To some extent, this makes sense. If you have two programs that do the same job, and one of them has a higher number of “flops” calculated this way, then it is the program that gives you the answer more quickly.
However, it does not make sense to the extent that it introduces inaccuracy. We are often not interested in a single problem size but in various sizes, and the “flops” of a program will not scale linearly with the nominal number of operations once a new algorithm is used.
By analogy, suppose it is 80 kilometers from town A to town B over the mountain road that everybody uses. If it takes your car an hour to make the trip, your car is traveling 80 kilometers an hour. While out exploring one day, you discover a pass through the mountains that reduces the trip to 70 kilometers. Now you can make the trip in 52.5 minutes. The same calculation that some people do with “flops” would say your car is going 91.4 kilometers per hour, since it makes the 80-kilometer trip in 52.5 minutes.
That is obviously wrong. However, it is useful for deciding which route to take.
FLOPS means the amount of Floating Point Operations Per Second, executed by a processor. That can be a purely theoretical figure derived from some hardware/architecture specification or an empirical result from running some algorithm that is tuned to give high numbers.
The main issue in FLOPS calculation comes from a system, where there are multiple and parallel execution blocks.
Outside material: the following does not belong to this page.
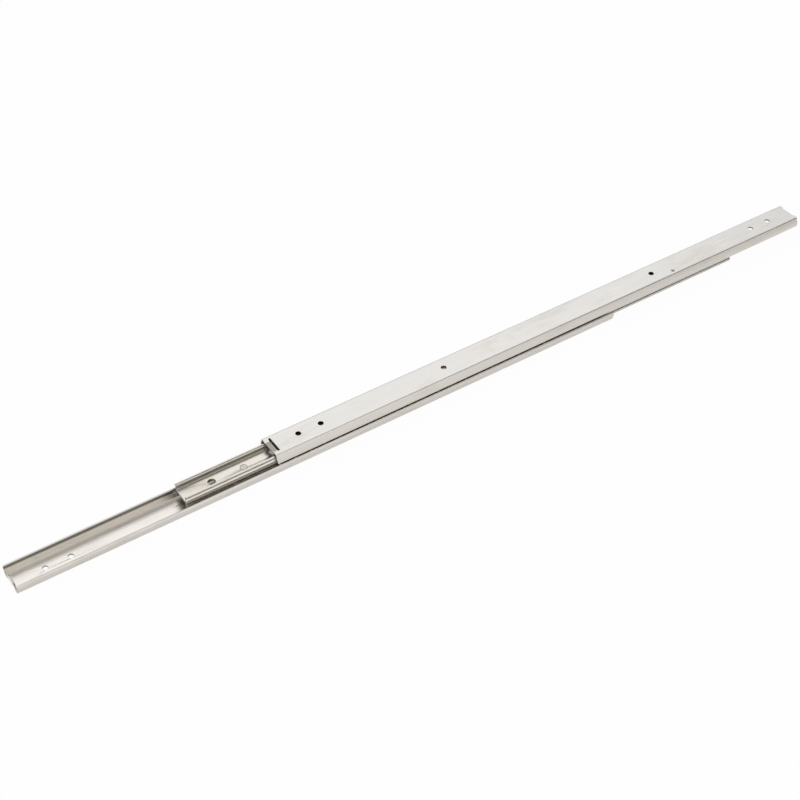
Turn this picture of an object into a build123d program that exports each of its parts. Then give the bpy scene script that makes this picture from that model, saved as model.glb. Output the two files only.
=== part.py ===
from build123d import *
import os
from math import cos, radians, sin, sqrt

# Ball bearing slide of the over-and-under kind, for drawers and trays.
# Two rolled rails face each other. A middle member runs between them: two narrow channels
# riveted back to back. A cage with two rows of balls rolls in each of the two gaps.
# All sizes are in millimetres. X runs along the slide in the way it opens, Z points up,
# and the origin is the centre of the cabinet rail's mounting face.

# The rails, which fasten to the cabinet and to the drawer
rail_length = 550.0
slide_height = 20.6
rail_sheet = 1.2
rail_corner = 1.0
flange_lean = 20.0
lip_wrap = 50.0

# Screw holes in both rails, measured from each end
screw_hole = 4.6
screw_stations = [26.5, 47.0, 164.5]

# Balls and the races that hold them
ball_radius = 2.0
ball_side = 9.9
ball_height = 7.0
race_clearance = 0.06

# The middle member's two channels
middle_length = 550.0
middle_sheet = 1.0
middle_corner = 0.9
middle_shoulder = 120.0
groove_wrap = 75.0
tip_bend = 0.9
tip_length = 1.0

# Holes and rivets of the middle member, measured from its ends
access_hole = 6.5
access_station = 26.5
rivet_station = 54.4
rivet_count = 5
rivet_shank = 3.0
rivet_clearance = 0.02
rivet_head = 6.0
rivet_head_top = 4.6
rivet_head_height = 0.8
rivet_sides = 12

# Ball cages
balls_per_row = 20
ball_pitch = 13.5
cage_end = 3.25
cage_sheet = 0.5
cage_bend = 0.6
cage_floor_gap = 0.5
cage_grip = 1.5
pocket_clearance = 0.08
pocket_sides = 8

# The pressed strap at one end of a rail stops the cage when the slide is fully open
strap_width = 4.0
strap_span = 16.0
strap_ramp = 2.5
strap_lift = 1.0
slot_width = 1.8
stop_gap = 0.5

# The turned-up tab at the other end keeps the cage in
tab_width = 14.0
tab_height = 7.0
tab_corner = 6.5
tab_root = 1.0
corner_limit = 0.48

# The dimple pressed into a rail's web stops the cage when the slide is shut.
# It lies near one edge of the web, and its station is measured from the tab's end.
dimple_station = 146.0
dimple_side = 7.5
dimple_radius = 1.6
dimple_depth = 1.3
dimple_gap = 0.25

# How far out the members stand as modelled
middle_out = 138.5
drawer_out = 215.7

rail_half = rail_length / 2
mid_height = slide_height / 2
race_radius = ball_radius + race_clearance
cage_length = (balls_per_row - 1) * ball_pitch + 2 * cage_end
bump_radius = (dimple_depth + rail_sheet) / 2
shut_start = dimple_station + bump_radius + dimple_gap
stage_travel = 2 * (rail_length - strap_width - stop_gap - cage_length - shut_start)


def chain(start, heading, moves, offset):
    # One face of a bent sheet, at a distance to the left of its middle line.
    # A move is a straight (length, 0) or a bend (middle radius, angle).
    point = Vector(*start) + heading.rotate(Axis.Z, 90) * offset
    edges = []
    for size, turn in moves:
        if turn:
            radius = size - offset if turn > 0 else size + offset
            edges.append(JernArc(point, heading, radius, turn))
        else:
            edges.append(Line(point, point + heading * size))
        point = edges[-1] @ 1
        heading = edges[-1] % 1
    return edges


def strip(start, heading, moves, sheet):
    # The section of a strip of sheet that follows a run of moves
    left = chain(start, heading, moves, sheet / 2)
    right = chain(start, heading, moves, -sheet / 2)
    ends = [Line(left[0] @ 0, right[0] @ 0), Line(left[-1] @ 1, right[-1] @ 1)]
    return make_face(left + right + ends)


def bent_sheet(height, moves, sheet):
    # A symmetric section of bent sheet, drawn with Y across and Z up
    half = strip((0, height), Vector(1, 0), moves, sheet)
    return half + mirror(half, about=Plane.YZ)


def rail_section():
    # Web, corner, leaning flange, and the race that curls over the ball
    race = race_radius + rail_sheet / 2
    corner_height = rail_sheet / 2 + rail_corner
    lean = radians(flange_lean)
    race_foot = ball_height - race * sin(lean)
    corner_top = corner_height - rail_corner * sin(lean)
    slope = (race_foot - corner_top) / cos(lean)
    web = ball_side + (race - rail_corner) * cos(lean) - slope * sin(lean)
    moves = [(web, 0), (rail_corner, 90 - flange_lean), (slope, 0), (race, flange_lean + lip_wrap)]
    return bent_sheet(rail_sheet / 2, moves, rail_sheet)


def middle_section():
    # Web, tight shoulder, outward facing ball groove, and a straight tip
    groove = race_radius + middle_sheet / 2
    web_height = mid_height - middle_sheet / 2
    shoulder = radians(middle_shoulder)
    entry = radians(270 - middle_shoulder)
    drop = web_height - middle_corner + middle_corner * cos(shoulder)
    slope = (drop - ball_height - groove * sin(entry)) / sin(shoulder)
    web = ball_side + groove * cos(entry) - slope * cos(shoulder) - middle_corner * sin(shoulder)
    turn_back = middle_shoulder - groove_wrap - 90
    moves = [(web, 0), (middle_corner, -middle_shoulder), (slope, 0)]
    moves += [(groove, groove_wrap), (tip_bend, turn_back), (tip_length, 0)]
    return bent_sheet(web_height, moves, middle_sheet)


def faceted(radius):
    # A ball with 26 flat facets, whose corners lie on the true sphere
    side = 2 * radius / sqrt(1 + 2 * (sqrt(2) - 1) ** 2)
    return chamfer(Box(side, side, side).edges(), side / (2 + sqrt(2)))


def along(section, length, start):
    # A section run along the slide from a given place
    return extrude(Plane.YZ.offset(start) * section, length)


def upright(radius, height, x, z):
    # An upright round tool centred on the slide's middle line
    return Pos(x, 0, z) * Cylinder(radius, height)


def rail_strap():
    # The end strap, lanced free of the web and pressed inward
    outer = strap_span / 2
    inner = outer - strap_ramp
    under = [(-outer, 0), (-inner, strap_lift), (inner, strap_lift), (outer, 0)]
    over = [(y, z + rail_sheet) for y, z in reversed(under)]
    return along(make_face(Polyline(under + over, close=True)), strap_width, rail_half - strap_width)


def rail_tab():
    # The half-round tab that bends up from the web's other end
    bend = rail_corner + rail_sheet / 2
    moves = [(tab_root, 0), (rail_corner, -90), (tab_height - bend, 0)]
    profile = strip((bend + tab_root - rail_half, rail_sheet / 2), Vector(-1, 0), moves, rail_sheet)
    folded = extrude(Plane.XZ.offset(-tab_width / 2) * profile, tab_width)
    flat = Pos(0, tab_height / 2) * Rectangle(tab_width, tab_height)
    roundest = corner_limit * min(tab_width, 2 * tab_height)
    rounded = fillet(flat.vertices().group_by(Axis.Y)[-1], min(tab_corner, roundest))
    return folded & along(rounded, bend + tab_root, -rail_half)


def rail_dimple():
    # The dent pressed into the web from outside, and the bump that it raises on the inside
    station = dimple_station - rail_half
    bump = Pos(station, -dimple_side, bump_radius) * faceted(bump_radius)
    dent = Pos(station, -dimple_side, dimple_depth - dimple_radius) * faceted(dimple_radius)
    return bump, dent


def rail():
    # One rail as it lies on the cabinet side, with its tab at the closed end
    body = along(rail_section(), rail_length, -rail_half)
    lance = strap_width + slot_width
    body -= Pos(rail_half - lance / 2, 0, rail_sheet / 2) * Box(lance, strap_span, rail_sheet)
    body += rail_strap()
    bend = rail_corner + rail_sheet / 2 + tab_root
    body -= Pos(bend / 2 - rail_half, 0, rail_sheet / 2) * Box(bend, tab_width, rail_sheet)
    body += rail_tab()
    for station in screw_stations:
        for x in (station - rail_half, rail_half - station):
            body -= upright(screw_hole / 2, rail_sheet, x, rail_sheet / 2)
    bump, dent = rail_dimple()
    return body + bump - dent


def rivet_places():
    # Even steps between the two end rivets
    step = (middle_length - 2 * rivet_station) / (rivet_count - 1)
    first = rivet_station - middle_length / 2
    return [first + step * i for i in range(rivet_count)]


def middle_channel():
    # The lower half of the middle member, centred on its own length
    body = along(middle_section(), middle_length, -middle_length / 2)
    web_height = mid_height - middle_sheet / 2
    for x in (access_station - middle_length / 2, middle_length / 2 - access_station):
        body -= upright(access_hole / 2, middle_sheet, x, web_height)
    for x in rivet_places():
        body -= upright(rivet_shank / 2, middle_sheet, x, web_height)
    return body


def rivet():
    # One rivet about its own middle, with a low faceted head on each side
    base = Pos(0, 0, middle_sheet) * RegularPolygon(rivet_head / 2, rivet_sides)
    crown = Pos(0, 0, middle_sheet + rivet_head_height) * RegularPolygon(rivet_head_top / 2, rivet_sides)
    head = loft([base, crown], ruled=True)
    shank = Cylinder(rivet_shank / 2 - rivet_clearance, 2 * middle_sheet)
    return shank + head + mirror(head, about=Plane.XY)


def ball_places():
    # Where the balls sit along a cage, from its end
    return [cage_end + ball_pitch * i for i in range(balls_per_row)]


def cage():
    # The lower cage from its own end: a floor, two walls, and a row of open pockets in each wall
    floor_height = rail_sheet + cage_floor_gap + cage_sheet / 2
    wall = ball_height + cage_grip - floor_height - cage_bend
    moves = [(ball_side - cage_bend, 0), (cage_bend, 90), (wall, 0)]
    body = along(bent_sheet(floor_height, moves, cage_sheet), cage_length, 0)
    pocket = RegularPolygon(ball_radius + pocket_clearance, pocket_sides, major_radius=False)
    width = 2 * (ball_side + cage_sheet)
    punch = extrude(Plane.XZ.offset(-width / 2) * Rot(0, 0, 180 / pocket_sides) * pocket, width)
    return body - [Pos(x, 0, ball_height) * punch for x in ball_places()]


def ball_pair(x):
    # The two balls that face each other at one place along a cage
    ball = faceted(ball_radius)
    return Compound(children=[Pos(x, side * ball_side, ball_height) * ball for side in (-1, 1)])


def turned(shape):
    # The same shape for the upper stage, turned end for end about the slide's cross axis
    return Pos(0, 0, mid_height) * Rot(0, 180, 0) * Pos(0, 0, -mid_height) * shape


def save(shape, node):
    export_step(shape, "parts/" + node + ".step")


def save_members():
    # Rails and the riveted middle member
    low_rail = rail()
    save(low_rail, "cabinet_rail")
    save(Pos(drawer_out, 0, 0) * turned(low_rail), "drawer_rail")
    low_middle = middle_channel()
    save(Pos(middle_out, 0, 0) * low_middle, "middle_channel_lower")
    save(Pos(middle_out, 0, 0) * turned(low_middle), "middle_channel_upper")
    rivets = [Pos(middle_out + x, 0, mid_height) * rivet() for x in rivet_places()]
    save(Compound(children=rivets), "middle_rivets")


def save_cages():
    # A cage rolls half as far as the two members that it runs between move past each other
    shut = Pos(shut_start - rail_half, 0, 0)
    low = Pos(middle_out / 2, 0, 0)
    high = Pos((middle_out + drawer_out) / 2, 0, 0)
    save(low * shut * cage(), "lower_cage")
    save(high * turned(shut * cage()), "upper_cage")
    for number, x in enumerate(ball_places(), 1):
        pair = shut * ball_pair(x)
        save(low * pair, f"lower_balls_{number:02d}")
        save(high * turned(pair), f"upper_balls_{number:02d}")


os.makedirs("parts", exist_ok=True)
save_members()
save_cages()
print("cage length", cage_length, "travel of each stage", stage_travel, "shut cage starts", shut_start)
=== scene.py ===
import math
import bmesh
import bpy
from mathutils import Matrix, Vector


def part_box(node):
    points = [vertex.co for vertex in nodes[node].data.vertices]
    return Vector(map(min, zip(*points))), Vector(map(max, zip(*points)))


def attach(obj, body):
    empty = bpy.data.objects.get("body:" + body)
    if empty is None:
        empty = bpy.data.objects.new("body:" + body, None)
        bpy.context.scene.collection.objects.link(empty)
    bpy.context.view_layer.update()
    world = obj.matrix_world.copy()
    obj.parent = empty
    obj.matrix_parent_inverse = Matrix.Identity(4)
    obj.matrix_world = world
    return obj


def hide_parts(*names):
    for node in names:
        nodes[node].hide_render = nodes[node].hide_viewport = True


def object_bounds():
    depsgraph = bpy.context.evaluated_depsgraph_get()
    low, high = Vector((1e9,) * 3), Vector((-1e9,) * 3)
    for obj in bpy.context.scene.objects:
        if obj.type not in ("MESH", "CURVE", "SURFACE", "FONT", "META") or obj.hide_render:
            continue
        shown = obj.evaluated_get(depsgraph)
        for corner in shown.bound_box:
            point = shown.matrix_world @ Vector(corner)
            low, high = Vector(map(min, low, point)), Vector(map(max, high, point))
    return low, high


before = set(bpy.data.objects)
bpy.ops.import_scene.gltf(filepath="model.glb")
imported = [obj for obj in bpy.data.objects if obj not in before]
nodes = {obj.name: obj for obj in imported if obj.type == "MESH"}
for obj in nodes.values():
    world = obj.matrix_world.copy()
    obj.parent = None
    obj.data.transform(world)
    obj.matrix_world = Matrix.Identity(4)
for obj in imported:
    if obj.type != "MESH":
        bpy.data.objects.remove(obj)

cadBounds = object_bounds()
mm = 0.001
scene = bpy.context.scene
print("frame loaded with", len(nodes), "nodes")


# The camera stands where the photograph was taken from
cameraSet = {
    "place": (-0.4631, -0.7734, 0.8574),
    "azimuth": 55.804,
    "elevation": -42.291,
    "lens": 70.67,
    "sensor": 36.0,
}


def makeCamera(c):
    azimuth = math.radians(c["azimuth"])
    elevation = math.radians(c["elevation"])
    level = math.cos(elevation)
    ahead = Vector((level * math.cos(azimuth), level * math.sin(azimuth), math.sin(elevation)))
    data = bpy.data.cameras.new("studioCamera")
    data.lens = c["lens"]
    data.sensor_fit = "HORIZONTAL"
    data.sensor_width = c["sensor"]
    data.clip_start = 0.01
    camera = bpy.data.objects.new("studioCamera", data)
    camera.location = c["place"]
    camera.rotation_euler = ahead.to_track_quat("-Z", "Y").to_euler()
    scene.collection.objects.link(camera)
    scene.camera = camera


makeCamera(cameraSet)
scene.view_settings.view_transform = "Standard"
print("camera placed")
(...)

AFAIK, only in that context it starts to get really tough to split a practical algorithm (e.g. FFT, or RGB->YUV conversion) to the most useful set of instructions, that use all the calculation units in a CPU. (e.g. without automatic vectorization a x64 system often calculates Floating point operations only in the Xmm0[0] register, wasting 50-75% of the full potential.)
This partly answers the question 2. Besides of the obvious stall introduced by cache/memory to register bandwidth, the next crucial obstacle in the way to maximum FLOPS figures is that the data is in the wrong register. That's something that is often completely ignored in complexity analysis that just like FLOPS calculations only count basic arithmetic operations. In case of parallel programming, it often happens, that there are not only one, but 4, 8 or 16 values in wrong registers without any means of easily permuting them all at once. Add that to the overhead, "warm up" and "cool down" stages in an algorithm that tries to occupy all the calculating units with meaningful data and there you have major reasons for getting 100 MFlops out of a 1GFLOPS system.